Legarda Wants NCCA and TESDA to Institutionalize Indigenous Skills as Tech-Voc Course
September 18, 2015During the recent Senate hearing for the budget of the National Commission for Culture and the Arts (NCCA), Senator Loren Legarda, Chair of the Senate Finance Committee, emphasized the need to institutionalize Schools of Living Traditions (SLTs) which preserves the nation’s cultural heritage by ensuring its transmission to the next generations.
Legarda said that the NCCA should work with the Technical Education and Skills Development Authority (TESDA) to create culture-based vocational courses as part of efforts to support indigenous peoples (IPs) and promote Philippine culture.
“The NCCA and TESDA should formulate a program wherein indigenous skills can be offered as courses through TESDA’s Technical Vocational Education and Training (TVET),” she said.
Legarda, who also chairs the Senate Committee on Cultural Communities, said that this kind of program is an effort to preserve our cultural heritage and will provide our IPs better employment and livelihood opportunities.

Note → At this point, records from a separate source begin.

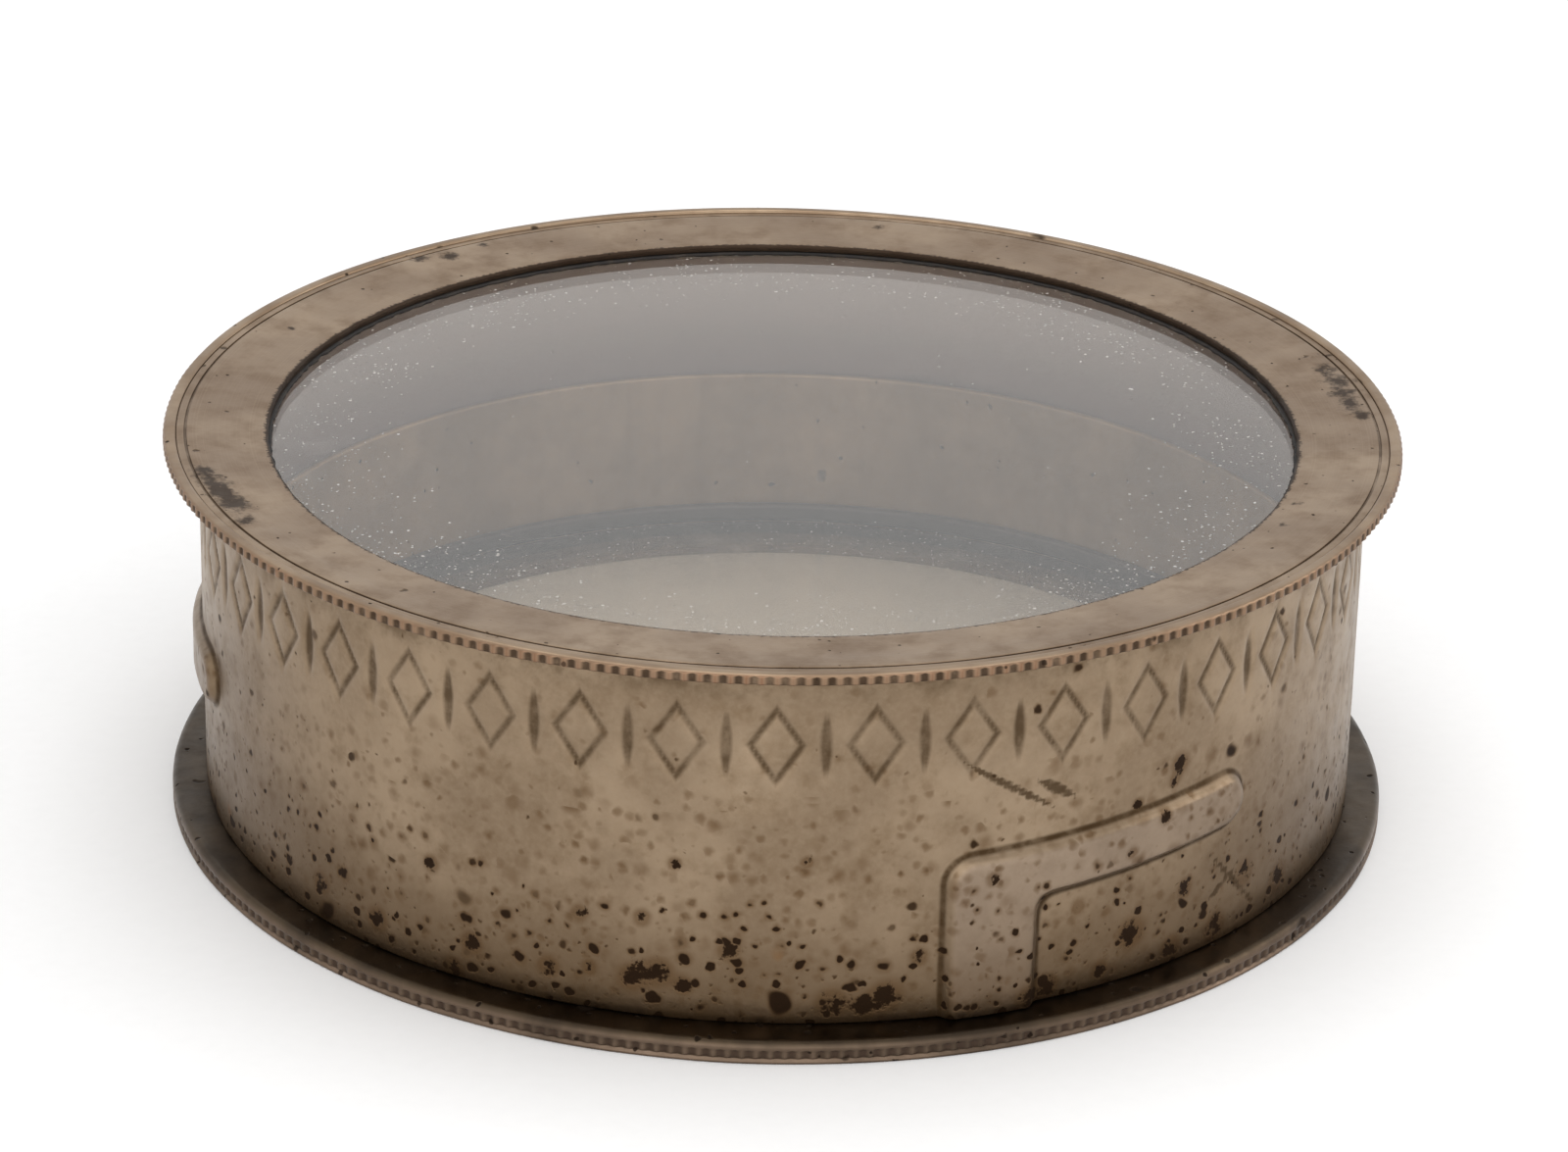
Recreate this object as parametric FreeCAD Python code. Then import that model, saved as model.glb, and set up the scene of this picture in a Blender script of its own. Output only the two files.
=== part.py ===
import FreeCAD, Part
import math
import os

# Twist-lock display case for a pocket-watch movement: a milled-rimmed base and a
# cap, both nickel-plated brass with a flat glass, held together by three pins in
# embossed bayonet channels.
# Millimetres. +Z is up, the case's axis is Z, and the origin is the centre of the
# base's underside. Angles are counted from -Y (the front) towards +X.

# Driving dimensions: overall
BAND_DIAMETER = 50.96
CASE_HEIGHT = 17.37
RIM_PROJECTION = 1.52
LIP_WIDTH = 3.04

# Driving dimensions: cap
CAP_SHEET = 0.30
HEM_LEAF = 0.18
HEM_WIDTH = 0.57
HEM_FOLD = 0.28
BEZEL_MARGIN = 0.14
BEZEL_THICKNESS = 0.20
BEZEL_SLOPE_DROP = 0.22
BEZEL_RIDGE_WIDTH = 0.34
BEZEL_GROOVE_WIDTH = 0.10
BEZEL_SOFT_EDGE = 0.05
LIP_SOFT_EDGE = 0.10
RIM_FILLET = 0.25

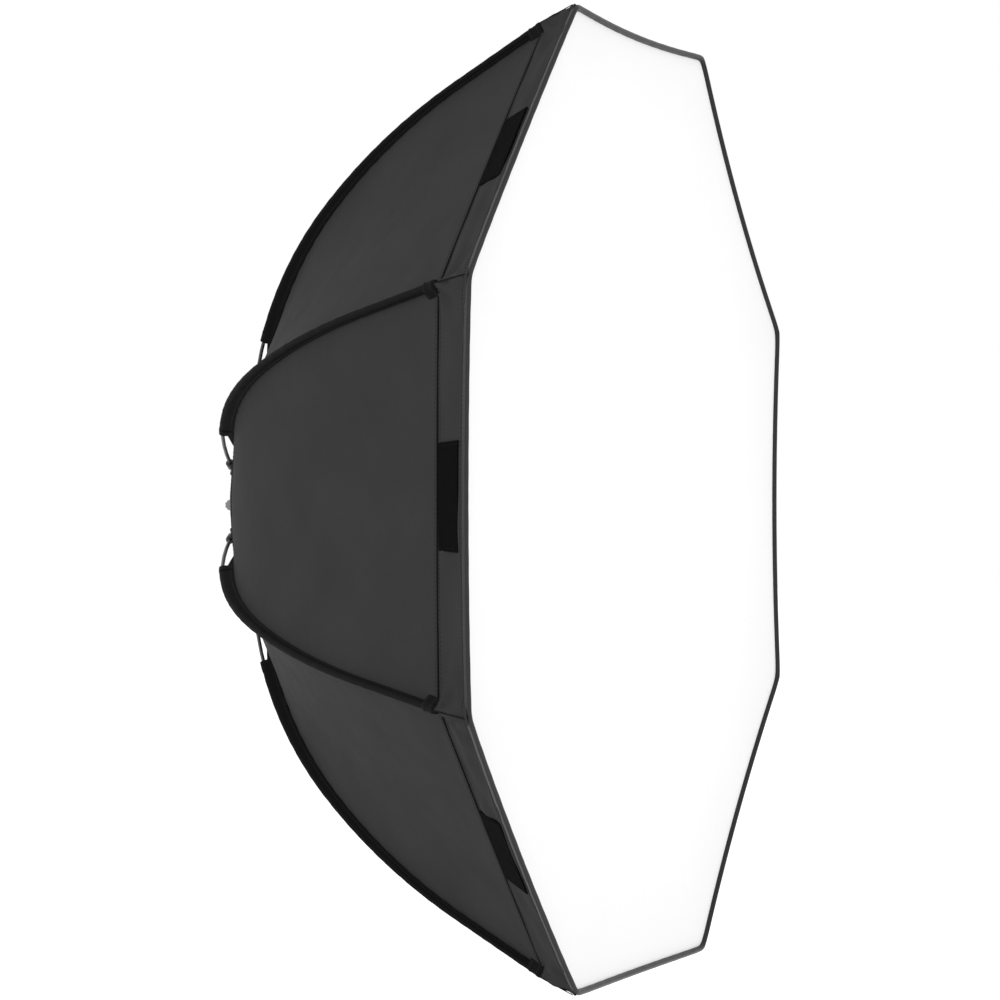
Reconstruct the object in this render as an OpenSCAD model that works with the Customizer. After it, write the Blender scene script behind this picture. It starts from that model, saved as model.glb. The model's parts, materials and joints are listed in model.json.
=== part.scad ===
// Folding octagonal softbox: eight sprung rods hinged on a speed ring carry a
// black cloth shell and a white front diffuser. Millimetres.
// The origin is the centre of the bayonet insert's rear face. The light leaves
// towards -Y, +Z is up.

/* [Softbox] */
// Distance across opposite corners of the front rim
rim_across = 1067; // [1060:1:1075]
// Distance from the insert's rear face to the front rim
softbox_depth = 445; // [443:1:448]
// How much narrower the front lip is in the middle of each side
side_trim = 5; // [3:0.5:6]
// Greatest inward sag of a side panel between its two rods
panel_sag = 14; // [6:1:18]
// Thickness of the cloth solids
cloth_t = 2.4; // [1.6:0.2:2.6]

/* [Rods] */
// Rod diameter
rod_d = 4; // [3.6:0.2:4.4]
// Radius at which a rod starts in its pivot block
rod_start_r = 84; // [84:1:86]
// Lean of the rod towards the front where it leaves the ring, in degrees
rod_start_angle = 10.6; // [10:0.2:11]
// Bend radius of the rear stretch of the rod
rear_bend_r = 474; // [468:1:480]
// Turn of the rear stretch, in degrees
rear_bend_turn = 34.3; // [34:0.1:34.6]
// Bend radius of the front stretch of the rod
front_bend_r = 750; // [740:1:760]
// Turn of the front stretch, in degrees
front_bend_turn = 15.8; // [15.6:0.1:16]
// Length of the straight tip
tip_length = 115; // [113:1:116]

/* [Speed ring] */
// Outer diameter of the ring
ring_d = 152; // [150:1:154]
// Thickness of the two ring halves together
ring_t = 20; // [18:1:22]
// Radius of the circle on which the rods are hinged
hinge_r = 64; // [63:0.5:64.5]
// Diameter of the hinge pins
pin_d = 4; // [3.6:0.2:4.2]
// Diameter of the way through the bayonet insert
insert_bore_d = 88; // [84:1:89]
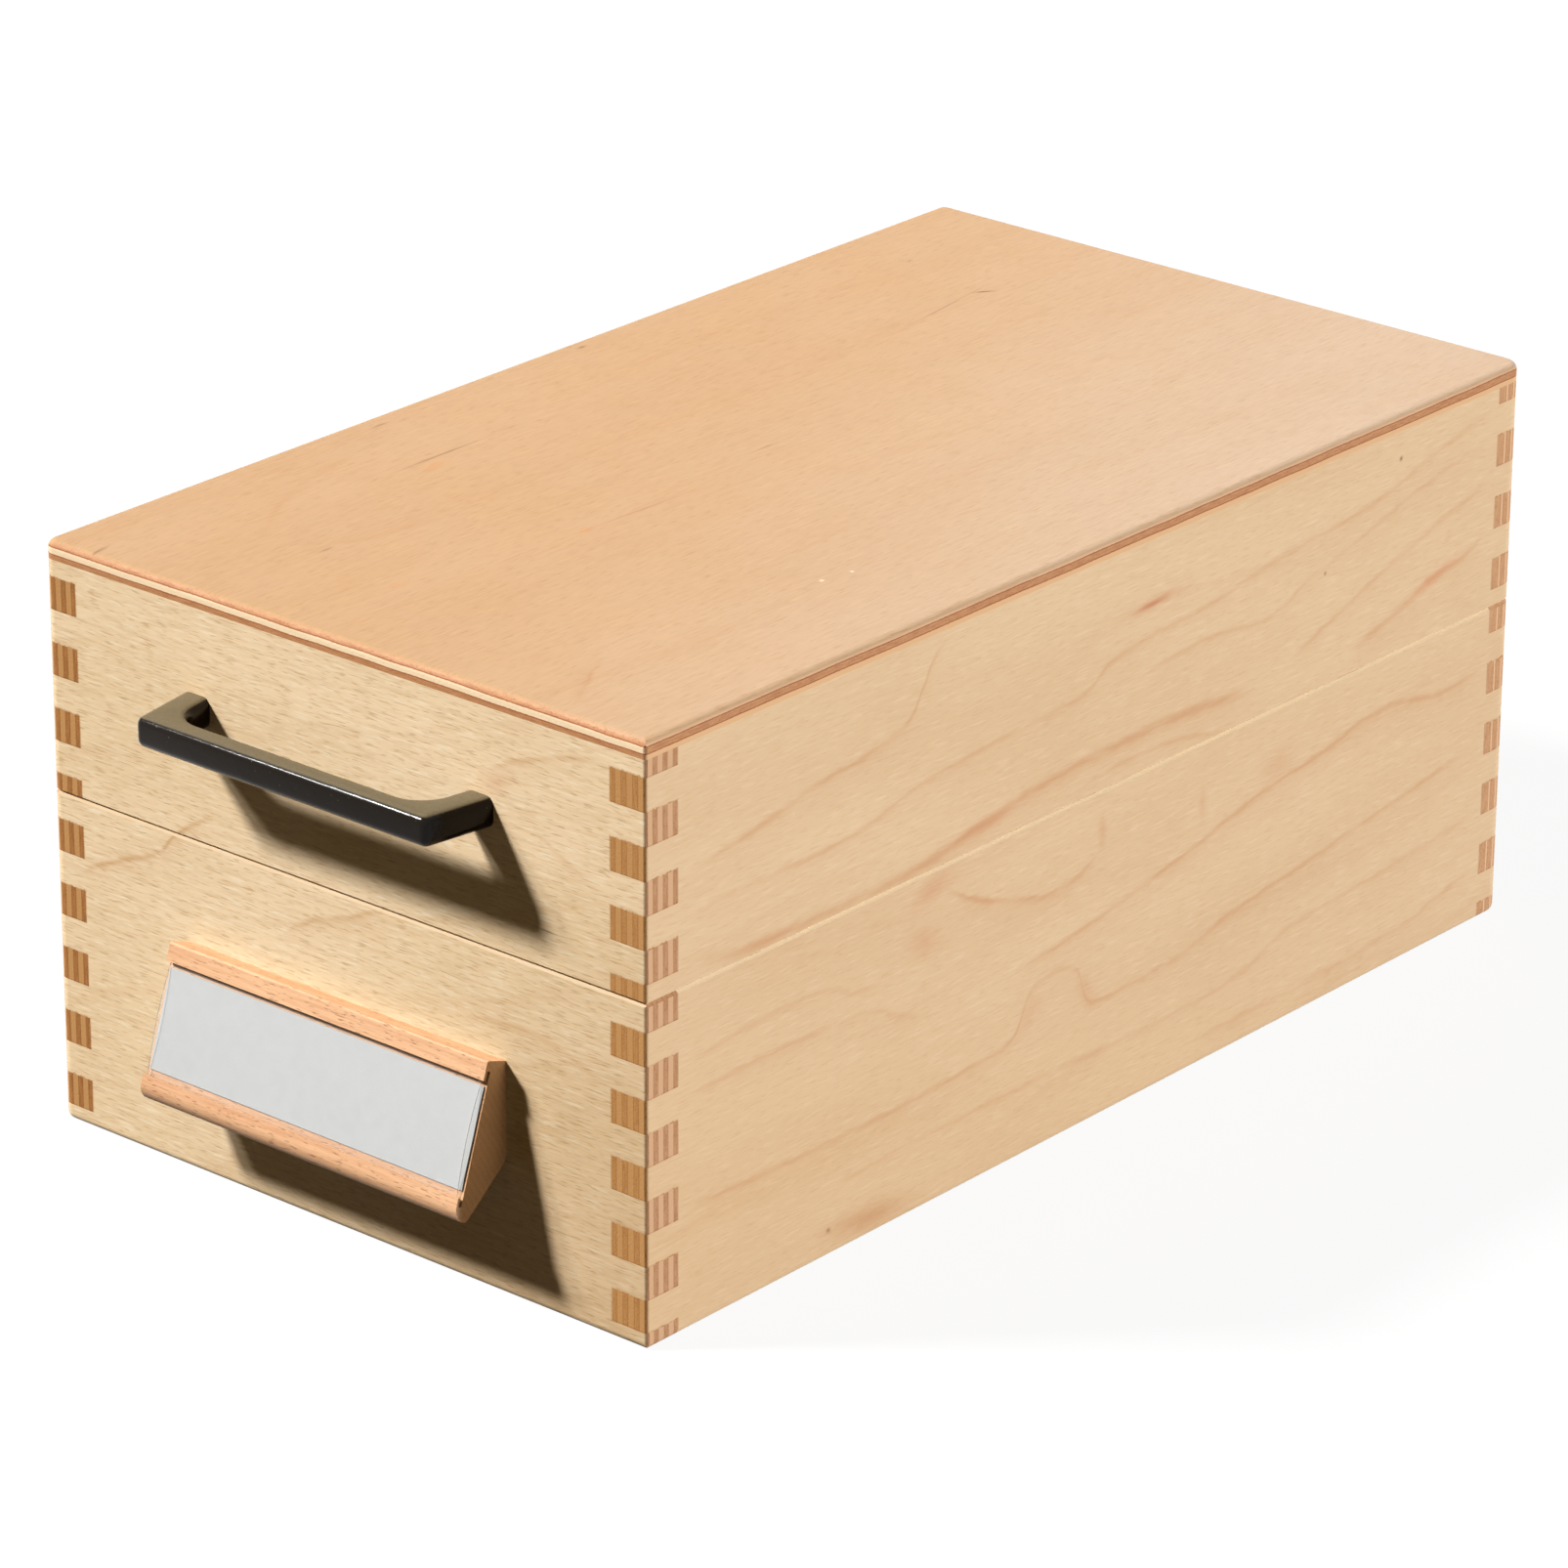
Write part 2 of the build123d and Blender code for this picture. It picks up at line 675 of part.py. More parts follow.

“Many of the crafts of our IPs are sought after in other countries. This economic opportunity is what we must present to our IPs. We need not take our IPs out of their communities, which they strive to preserve as part of their heritage. We can provide the needed livelihood support to them by promoting their culture through traditional skills training program,” she said.
“We have to develop interest in traditional skills like hand weaving, embroidery, tabungaw-making, basket-weaving, pottery, and likewise present the economic opportunities that can be derived from acquiring or improving on such skills,” she stressed.
Aside from SLTs, Legarda also asked the NCCA on many issues including the proper restoration of the Metropolitan Theater, which it recently acquired from the Government Service Insurance System.
According to NCCA Chairman Felipe de Leon Jr., the revised engineering study of the MET Theater will be finished by the end of this year while the restoration of the iconic building will start early next year.